Fair raises awareness about global issues

By RUSS ZIMMER

Advocate Reporter

 

JOHNSTOWN -- More than 500 people, including Ohio First Lady Frances Strickland, filtered through a Johnstown organic farm Monday to learn and share knowledge about living in balance with the environment.

 

The Ohio Green Living Fayre featured about 40 vendors, selling fabrics and food and raising awareness about global issues, folk music and a straw-bale privy, constructed by event organizers and volunteers in the days before the event.

 

Frances Strickland, wife of Ohio Gov.

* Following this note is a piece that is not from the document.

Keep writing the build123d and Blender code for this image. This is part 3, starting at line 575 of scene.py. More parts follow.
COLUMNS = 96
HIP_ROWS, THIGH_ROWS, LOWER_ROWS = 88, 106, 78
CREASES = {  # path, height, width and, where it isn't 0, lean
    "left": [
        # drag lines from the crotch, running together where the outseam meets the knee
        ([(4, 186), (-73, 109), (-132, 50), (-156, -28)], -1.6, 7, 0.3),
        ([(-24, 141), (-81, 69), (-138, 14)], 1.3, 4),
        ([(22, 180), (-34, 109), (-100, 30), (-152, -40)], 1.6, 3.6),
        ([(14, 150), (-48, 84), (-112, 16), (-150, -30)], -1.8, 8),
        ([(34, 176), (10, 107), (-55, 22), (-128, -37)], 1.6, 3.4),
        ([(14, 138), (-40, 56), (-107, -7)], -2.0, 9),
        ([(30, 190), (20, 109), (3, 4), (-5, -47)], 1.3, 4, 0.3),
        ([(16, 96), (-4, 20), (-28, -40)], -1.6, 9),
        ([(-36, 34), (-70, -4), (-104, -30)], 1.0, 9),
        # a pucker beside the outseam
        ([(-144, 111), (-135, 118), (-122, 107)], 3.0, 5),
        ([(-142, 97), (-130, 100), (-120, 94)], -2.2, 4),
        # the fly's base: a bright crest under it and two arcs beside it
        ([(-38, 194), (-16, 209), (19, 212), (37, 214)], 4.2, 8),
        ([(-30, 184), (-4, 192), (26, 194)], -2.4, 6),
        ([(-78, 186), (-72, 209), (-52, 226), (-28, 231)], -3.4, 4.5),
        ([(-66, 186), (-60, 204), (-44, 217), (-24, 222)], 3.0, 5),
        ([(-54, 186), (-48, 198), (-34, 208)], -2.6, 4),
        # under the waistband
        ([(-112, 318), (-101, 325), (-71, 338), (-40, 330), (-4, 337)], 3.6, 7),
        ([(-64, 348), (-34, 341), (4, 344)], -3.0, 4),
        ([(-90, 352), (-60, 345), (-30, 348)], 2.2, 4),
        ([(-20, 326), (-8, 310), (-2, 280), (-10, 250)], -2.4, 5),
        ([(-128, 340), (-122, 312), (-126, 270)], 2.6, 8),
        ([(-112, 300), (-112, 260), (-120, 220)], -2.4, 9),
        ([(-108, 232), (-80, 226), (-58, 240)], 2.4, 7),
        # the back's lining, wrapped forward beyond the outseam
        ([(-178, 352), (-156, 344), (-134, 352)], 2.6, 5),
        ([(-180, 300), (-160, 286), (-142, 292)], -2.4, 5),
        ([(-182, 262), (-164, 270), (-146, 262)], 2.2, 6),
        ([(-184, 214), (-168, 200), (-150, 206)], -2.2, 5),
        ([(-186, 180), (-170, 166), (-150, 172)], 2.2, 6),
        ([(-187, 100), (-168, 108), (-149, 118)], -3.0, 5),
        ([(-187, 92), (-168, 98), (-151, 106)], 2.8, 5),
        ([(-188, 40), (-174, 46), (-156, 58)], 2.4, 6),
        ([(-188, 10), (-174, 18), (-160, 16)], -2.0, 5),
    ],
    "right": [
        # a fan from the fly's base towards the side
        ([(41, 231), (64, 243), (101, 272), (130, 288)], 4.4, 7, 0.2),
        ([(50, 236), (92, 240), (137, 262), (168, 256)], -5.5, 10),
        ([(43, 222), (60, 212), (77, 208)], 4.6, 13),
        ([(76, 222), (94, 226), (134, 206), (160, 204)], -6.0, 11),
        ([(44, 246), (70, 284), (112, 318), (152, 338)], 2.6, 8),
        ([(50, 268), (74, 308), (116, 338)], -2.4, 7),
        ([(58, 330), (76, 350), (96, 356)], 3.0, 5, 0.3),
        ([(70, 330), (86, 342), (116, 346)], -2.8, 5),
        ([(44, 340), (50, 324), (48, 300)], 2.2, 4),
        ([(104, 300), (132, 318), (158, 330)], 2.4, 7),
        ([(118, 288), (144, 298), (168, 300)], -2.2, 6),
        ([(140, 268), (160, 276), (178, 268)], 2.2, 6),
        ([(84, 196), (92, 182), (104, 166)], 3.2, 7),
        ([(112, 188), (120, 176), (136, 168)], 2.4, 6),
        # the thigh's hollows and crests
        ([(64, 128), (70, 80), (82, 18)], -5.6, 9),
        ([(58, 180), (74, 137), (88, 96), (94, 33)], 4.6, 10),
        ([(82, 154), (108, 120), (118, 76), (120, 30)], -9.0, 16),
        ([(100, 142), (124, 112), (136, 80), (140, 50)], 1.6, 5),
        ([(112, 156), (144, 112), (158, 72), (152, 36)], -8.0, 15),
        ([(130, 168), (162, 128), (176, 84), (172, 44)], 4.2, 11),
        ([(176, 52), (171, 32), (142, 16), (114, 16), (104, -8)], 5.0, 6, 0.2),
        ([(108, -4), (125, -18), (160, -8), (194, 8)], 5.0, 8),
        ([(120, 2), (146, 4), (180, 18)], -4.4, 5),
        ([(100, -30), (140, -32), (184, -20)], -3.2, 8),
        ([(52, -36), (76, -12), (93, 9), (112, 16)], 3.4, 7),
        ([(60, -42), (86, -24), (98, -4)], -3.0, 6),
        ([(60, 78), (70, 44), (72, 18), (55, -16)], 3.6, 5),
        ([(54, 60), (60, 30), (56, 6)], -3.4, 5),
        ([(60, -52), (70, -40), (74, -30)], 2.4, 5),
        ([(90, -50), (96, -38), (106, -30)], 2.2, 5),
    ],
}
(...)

Ted Strickland, was impressed with the gathering's inaugural year.

 

"It's a place where people who are conscientious about their health and their environment can come and get more ideas," she said outside the Flying J Farm on Van Fossen Road.

 

The first couple of Ohio always has been health-conscious and a recycling household, but Strickland said she learned about many new products and methods during the Labor Day festivities.

 

"I'm convinced we have to be thinking this way if we want our planet to be able to sustain the wear and tear," she said.

 

Annie Warmke, a business owner and farmer from Philo and one of the event's organizers, said the purpose of the event was to illustrate the truth about green living, a term that includes renewable energy, local and healthy foods, wellness and natural healing and alternative building methods.

 

Green living is not as difficult or uncomfortable as it has been portrayed, she said.

 

The effects of simply monitoring where your food and products come from can help avoid dangerous situations, such as the alarm over tainted spinach in 2006 or the pet food recall earlier this year.

 

"People are thinking about it more. ... We've had a lot of scares," Warmke said.

 

The presence of Strickland shows people in power are paying attention, but Warmke said she was more concerned about persuading the 500 to 1,000 people expected at the event to adopt some new personal policies.

 

"If we can get those people to go out and make one change and tell their neighbors, then there's some hope," she said.

 

She said whether the event will return will depend on the results of surveys given to attendees as well as the financial feasibility of a 2008 fair, spelled in the Old English fashion to symbolize the back-to-basics approach.

 

Admission was $5 per person for the event, and proceeds raised will go toward the Ohio Ecological Farm Association and other organizations that support green living.

 

The event attracted mostly like-minded people who were there to shop for organic foods or attend workshops on a number of topics, such as alternative energy sources, healthy eating and making organic cheese.

 

Alesha Lewers, from the Columbus area, said changing eating habits can begin simply by looking more closely at the ingredients and origin of what you are digesting.

 

"We've switched our whole diet to organic," she said of her family.

 

Her 14-month-old daughter, Ally, has been raised on homemade baby food, which comes from vegetables grown in their garden, Lewers said.

 

While Lewers was browsing the wares, others were trying to rally support for causes, such as fighting global warming.

 

Noelle Janka, the southeast Ohio organizer for National Environmental Trust, said she was having plenty of success recruiting attendees to pledge to contact an elected official and share their concerns about global warming.

 

"I'm getting the First Lady to write a letter for me," she said.

 

Janka said seeing someone as influential as Strickland mingling at a grassroots environmental function was another indication sentiment in the nation is turning toward addressing large-scale ecological problems.

 

"Three years ago, I think people would have just thrown tomatoes and laughed at me," she said about her organizing efforts.